Ditulis oleh Musfira Muslihat (PM BAKTI NUSA 9 Yogyakarta)
تَأْمُرُونَ النَّاسَ بِالْبِرِّ وَتَنسَوْنَ أَنفُسَكُمْ وَأَنتُمْ تَتْلُونَ الْكِتَابَ ۚ أَفَلَا تَعْقِلُونَ (44
Artinya:”Mengapa kamu suruh orang lain (mengerjakan) kebaktian,
sedang kamu melupakan diri (kewajiban) mu sendiri,
padahal kamu membaca Al Kitab (Taurat)? Maka tidaklah kamu berpikir?”
Jelas, padat, dan singkat. Begitulah kutipan dari Al-quran surah Al Baqarah ayat 44. Setiap orang yang berpikir dan memiliki akal maka akan mempertanyakan untuk apa semua aktivitas yang dilakukannya sehari-hari. Beberapa orang yang mengikrarkan diri untuk beraktivitas dengan mengatasnamakan kebaikan, menyeru kebaikan, atau agar menjadi orang yang bermanfaat. Namun amat disayangkan jika tujuan tersebut hanya dusta.
Dihari akhir kelak akan datang seorang pejuang islam di depan Allah dan mengatakan “Ya Allah, saya sudah berjuang dijalanMu maka surgalah untukku”. Allah dengan tegas membalas ucapan orang tersebut dengan balasan “Kamu berdusta!”. Membayangkan kejadian itu pun sudah sangat menakutkan, saat Allah yang menjadi tempat kita bergantung tapi malah menghardik diri dan bahkan mengatakan diri berdusta. Menakutkan sekali. Begitulah kejadian untuk para pejuang islam yang ternyata dihatinya terdapat kemunafikan dan ketidakikhalasan. Pejuang tersebut hanya mengharapkan ketenaran, dipuji orang, dan gelar pejuang. Semua itu sudah didapatkannya didunia dan sudah tidak tersisa dihari akhir. Menyedihkan sekali.

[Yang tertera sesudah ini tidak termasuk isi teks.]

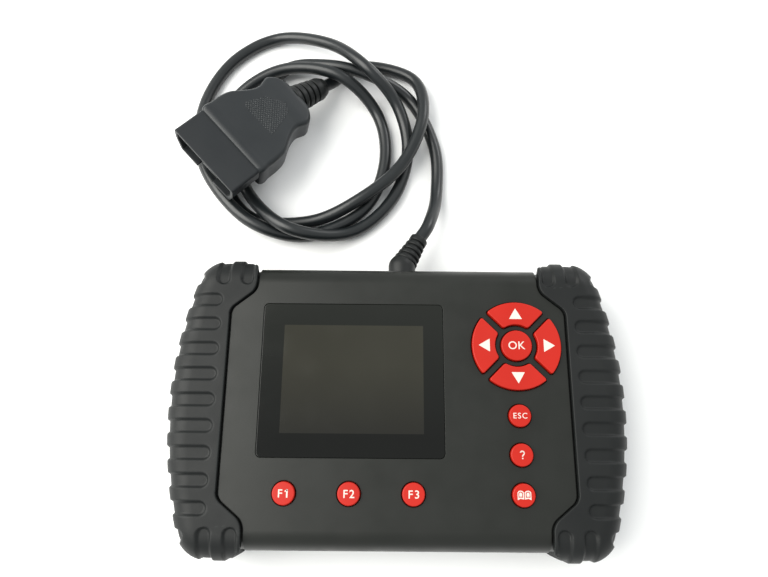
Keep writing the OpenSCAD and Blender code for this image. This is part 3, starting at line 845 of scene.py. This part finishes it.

Jalan ini sungguh panjang namun sebenarnya sangatlah singkat. Saat kita membandingkan ribuan hari didunia tidak akan sembanding dengan satu hari dihari pembalasan. Dunia yang hanya canda gurau dan hiburan menjadikan diri tertipu oleh diri sendiri. Maka jangan jadilah pemimpin yang hanya menjadi lilin. Lilin bersinar sangatlah terang namun sebenarnya ia menghancurkan diri sendiri. Dalih untuk menyeru pada kebaikan namun sebenarnya mencampuradukkan yang benar dan salah. Ketika Allah mencoba menegur dengan nasihat dari orang lain, sungguh banyak bantahan yang diberikan. Pemimpin harus menjadi cahaya yang terang di tengah kegelapan. Cahaya tersebut diperoleh dari bahan bakar yang bersumber dari ilmu dan iman. Pemimpin bukan terlahir hanya karena penokohan, harta yang dimiliki, kerabat dekat, atau orang tua yang bersahaja. Ketika pemimpin berasal dari alasan tersebut, tentulah ia akan menjadi pemimpin yang seperti lilin. Dirinya sangat rapuh dan memiliki batas waktu untuk segera mati.
Kita sepakat jika pemimpin adalah orang yang dapat kita ikuti, jika ia sholat maka kita akan mengikutinya, jika ia berhaji maka kita akan mengikutinya, jika ia menanam pohon maka kita akan mengikutinya, jika ia berkorban untuk masyarakat maka kita akan mengikutinya. Namun amat disayangkan jika kerja keras pemimpin tersebut hanyalah cerminan seorang pemimpin yang munafik, yaitu pemimpin yang tidak melakukan hal-hal yang sudah dikatakannya. Oleh sebab itu, tidak ada jalan lain untuk mendekat keilmu dan iman, untuk segera bergeras, dan memohon doa hanya pada Allah agar istiqomah.